Me: A few miles from here.
Dad: Is it an apartment?
Me: (nods)
Dad: You can afford it?

Obviously.  smh

Me: Yeah. I got it cheap.
Dad: I’d like to go down and check it out with you.
Me: Not until it’s ready.
Dad: Well it’s ready if you’re moving in tomorrow. Oh, it’s not ready ready?
Me: No. No sneak peeks until it’s done.
Dad: Yeah…
Me: I’ll let you know when you can see it.

This is the part I was really sweating over.  I wanted to get away with not telling him exactly what I was moving to, because I didn’t want him bringing his nonsense over to my new place.  I was as vague as I could without getting into a scene with him.  A delicate line to walk.
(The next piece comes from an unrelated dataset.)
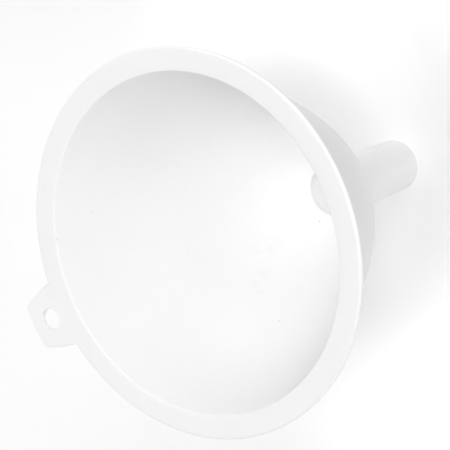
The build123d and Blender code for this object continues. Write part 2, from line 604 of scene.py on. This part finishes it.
camera_aim = Vector((14.9 * MM, 0.8 * MM, mouth_height))
camera_distance = 0.820
camera_azimuth = math.radians(-4.93)
camera_elevation = math.radians(50.92)
camera_roll = math.radians(111.39)
camera_data = bpy.data.cameras.new("camera")
camera_data.lens = 224
camera_data.sensor_width = 36
camera = bpy.data.objects.new("camera", camera_data)
bpy.context.collection.objects.link(camera)
toward_camera = direction(camera_azimuth, camera_elevation)
camera.location = camera_aim + toward_camera * camera_distance
level = (-toward_camera).to_track_quat("-Z", "Y").to_matrix()
camera.rotation_euler = (level @ Matrix.Rotation(-camera_roll, 3, "Z")).to_euler()
bpy.context.scene.camera = camera

# Large distant softboxes: name, azimuth from +X and elevation in degrees, strength
SOFTBOX_ANGLE = math.radians(22)
OVERHEAD = 1.35
KEY = 0.6
SIDE = 0.4
FILL = 0.2
softboxes = (
    ("top", 0, 75, OVERHEAD),
    ("key", 355, 62, KEY),
    ("front", 30, 32, SIDE),
    ("left", 90, 32, SIDE),
    ("right", 300, 32, SIDE),
    ("front_fill", 40, 62, FILL),
    ("back_fill", 135, 52, FILL),
    ("low_fill", 270, 12, FILL),
)
for name, azimuth, elevation, strength in softboxes:
    lamp = bpy.data.lights.new(name, "SUN")
    lamp.angle = SOFTBOX_ANGLE
    lamp.energy = strength
    softbox = bpy.data.objects.new(name, lamp)
    bpy.context.collection.objects.link(softbox)
    toward_lamp = direction(math.radians(azimuth), math.radians(elevation))
    softbox.location = toward_lamp
    softbox.rotation_euler = toward_lamp.to_track_quat("Z", "Y").to_euler()

# A bright horizon that fades out overhead
HORIZON_LIGHT = 0.8
world = bpy.data.worlds.new("studio")
world.use_nodes = True
world_tree = world.node_tree
sky_direction = world_tree.nodes.new("ShaderNodeTexCoord").outputs["Generated"]
sky_height = axes_of(world_tree, sky_direction)["Z"]
sky_light = remap(world_tree, sky_height, 0.2, 0.6, HORIZON_LIGHT, 0.0, smooth=True)
backdrop = world_tree.nodes["Background"]
backdrop.inputs["Color"].default_value = WHITE
world_tree.links.new(sky_light, backdrop.inputs["Strength"])
bpy.context.scene.world = world
bpy.context.scene.view_settings.view_transform = "Standard"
Dad: Yeah…well, it’s uh… that’s a move.
Me: It’s definitely time.
Dad: You’re 21…
Me: Well, it’s been three years since I came out of school, so…
Dad: Well, I mean it’s, uh…I don’t bother people if they’re in school or just getting started. But once you reach 30, uh, I think it’s time you… help out. That was the deal. Whether people misconstrued that or not – I don’t know. But that’s their problem, not mine. (pause). That’s nice, you should be independent. You find this through the real estate?
Me: No, on my own.

That was pretty much how that went. Short and anticlimactic.  Phew.  And it felt even better when I finally moved into my new place.  No more questions about where I was going or what time I’d be back.  No more being asked to sit with Grandma.  No more ka-KLUNK ka-KLUNK of her walker jarring me awake every morning. No more blasting TV. No more excruciating dinners to sit through. No more being spied on.  No more fights.  No more bullshit.

And now that I had my own little bachelor pad, I couldn’t help thinking how nice it would be to get a girl to bring back to it.  I’d been single for three years and I was anxious to get back in the game after having been out of it for so long.  But I had been so preoccupied with work and elder care and all the nonsense at home that I rarely got out or saw anyone my own age.  That was about to change.